• Task prompt:
Reproduce, word for word, every line from the first one down to the line containing "wasm.setup();", and nothing else.

• Data block:
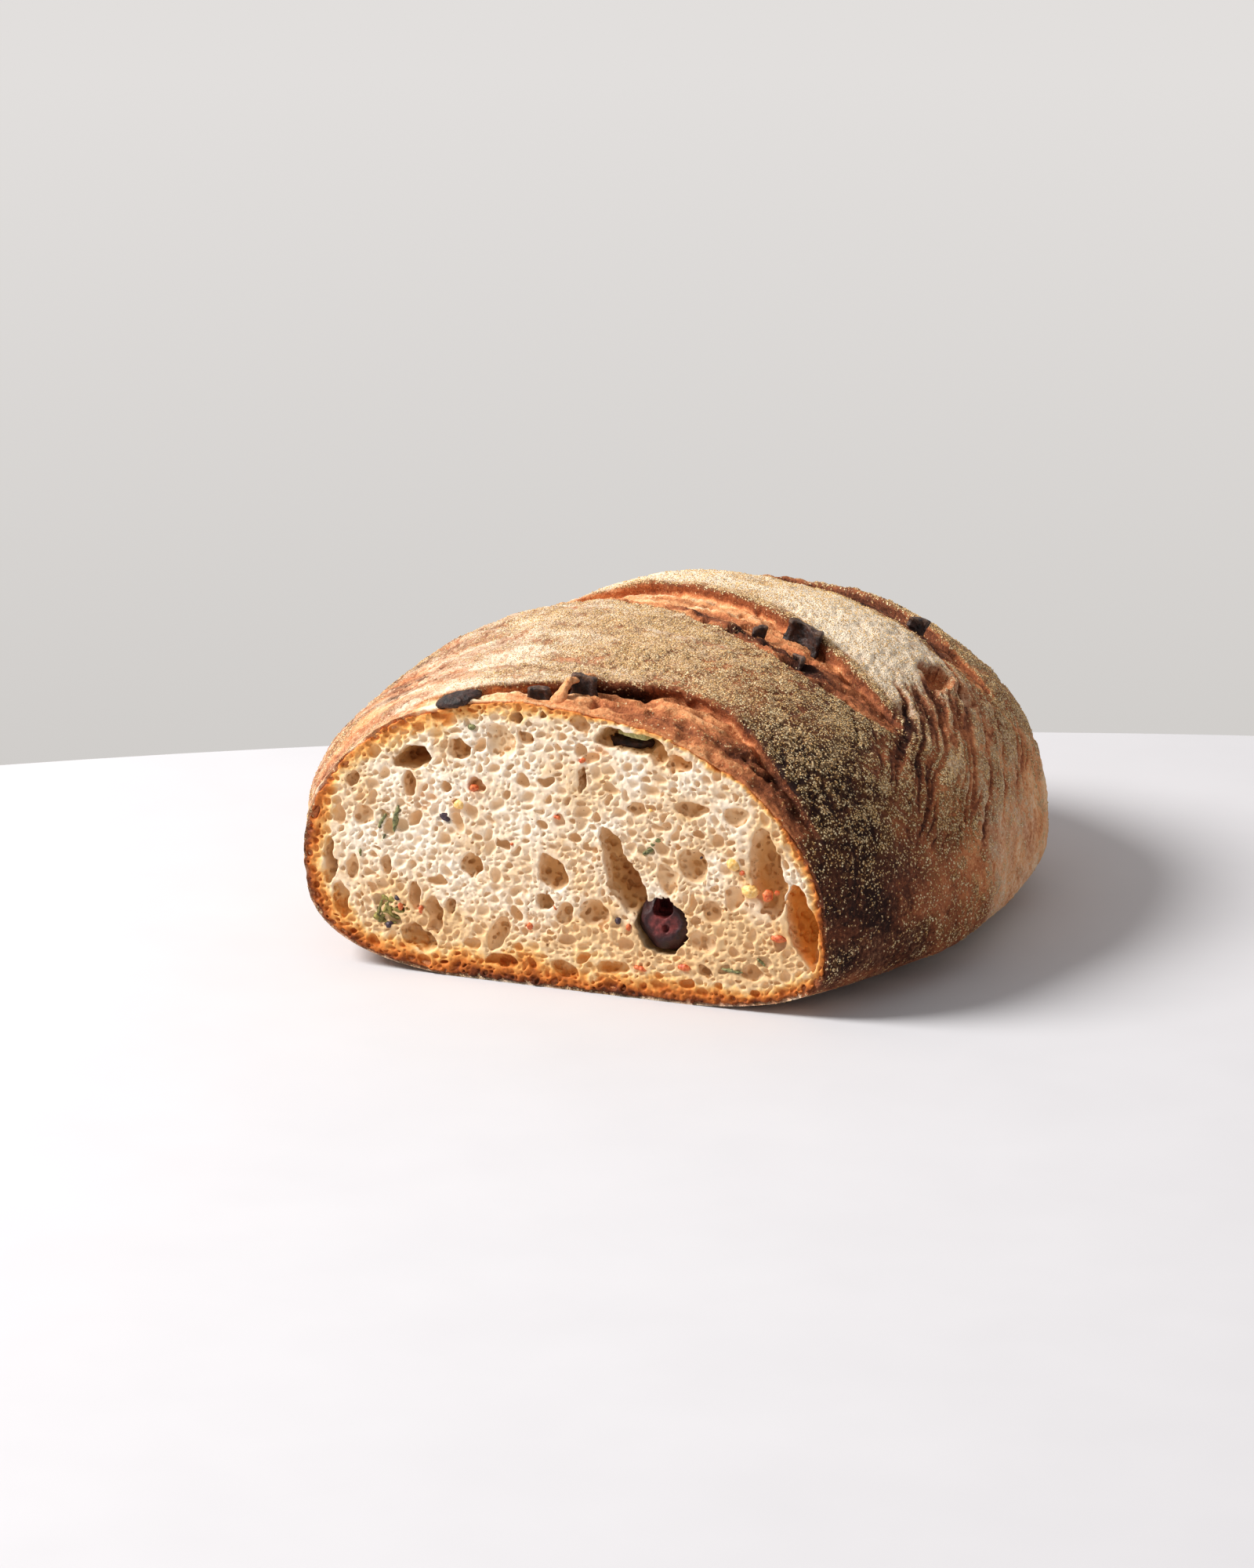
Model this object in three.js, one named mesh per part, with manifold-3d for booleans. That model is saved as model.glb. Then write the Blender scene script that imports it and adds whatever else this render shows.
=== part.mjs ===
// A rustic loaf of bread with olives and herbs, cut straight through near one end.
// Units are millimetres, +Z is up, the cut face looks along -Y and the loaf runs back along +Y.
// A point of the crust is named by its depth behind the cut face and its angle round the section:
// 0 is the loaf's right side, 90 its top, 180 its left side and -90 its base.

import * as THREE from 'three';
import { mergeVertices } from 'three/addons/utils/BufferGeometryUtils.js';
import Module from 'manifold-3d';

const wasm = await Module();
wasm.setup();

// Driving dimensions of the loaf.
const HALF_LENGTH = 130.4; // of the whole loaf, before it was cut
const WIDEST_DEPTH = 77.5; // of the widest section, behind the cut face
const HALF_WIDTH = 97.7;
const HEIGHT = 88.7;
const LEFT_SHOULDER = 33.5; // height of the widest point on the left side
const RIGHT_SHOULDER = 19.4; // the right side bulges lower down
const CROWN_LEAN = 10.6; // how far the crown stands left of the middle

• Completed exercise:
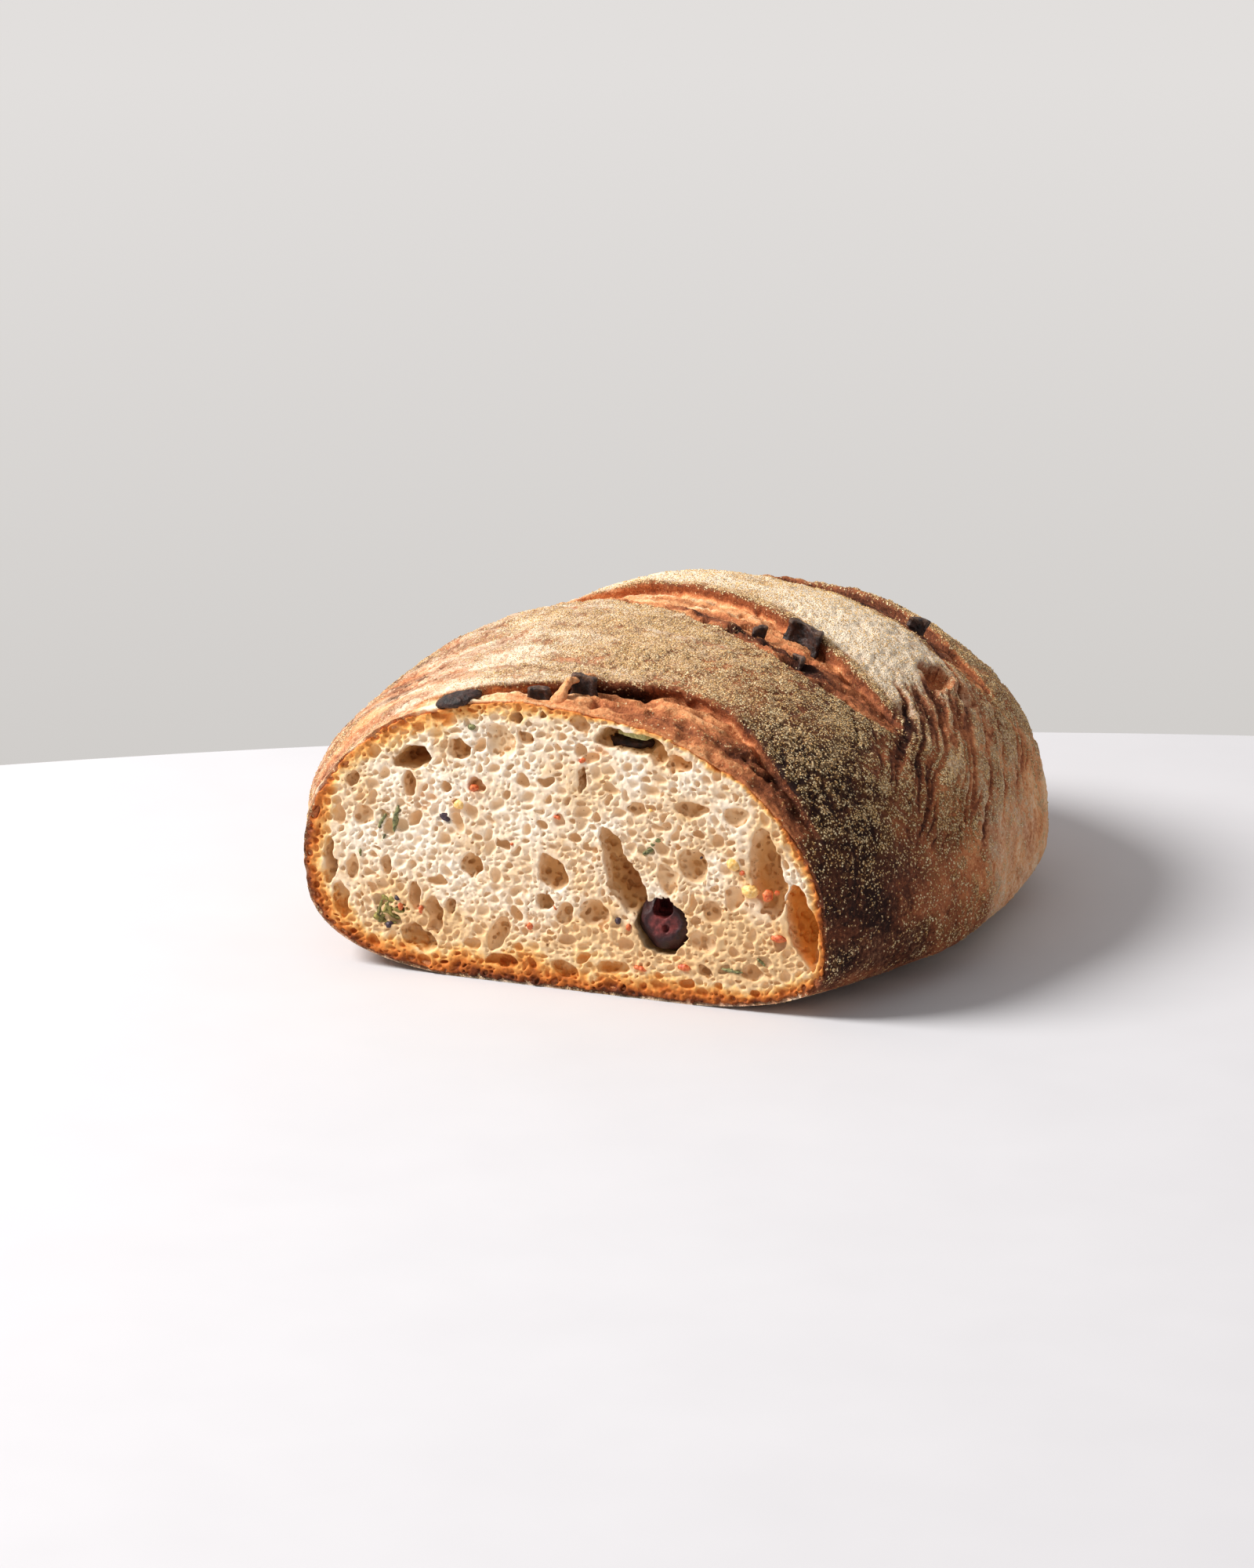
Model this object in three.js, one named mesh per part, with manifold-3d for booleans. That model is saved as model.glb. Then write the Blender scene script that imports it and adds whatever else this render shows.
=== part.mjs ===
// A rustic loaf of bread with olives and herbs, cut straight through near one end.
// Units are millimetres, +Z is up, the cut face looks along -Y and the loaf runs back along +Y.
// A point of the crust is named by its depth behind the cut face and its angle round the section:
// 0 is the loaf's right side, 90 its top, 180 its left side and -90 its base.

import * as THREE from 'three';
import { mergeVertices } from 'three/addons/utils/BufferGeometryUtils.js';
import Module from 'manifold-3d';

const wasm = await Module();
wasm.setup();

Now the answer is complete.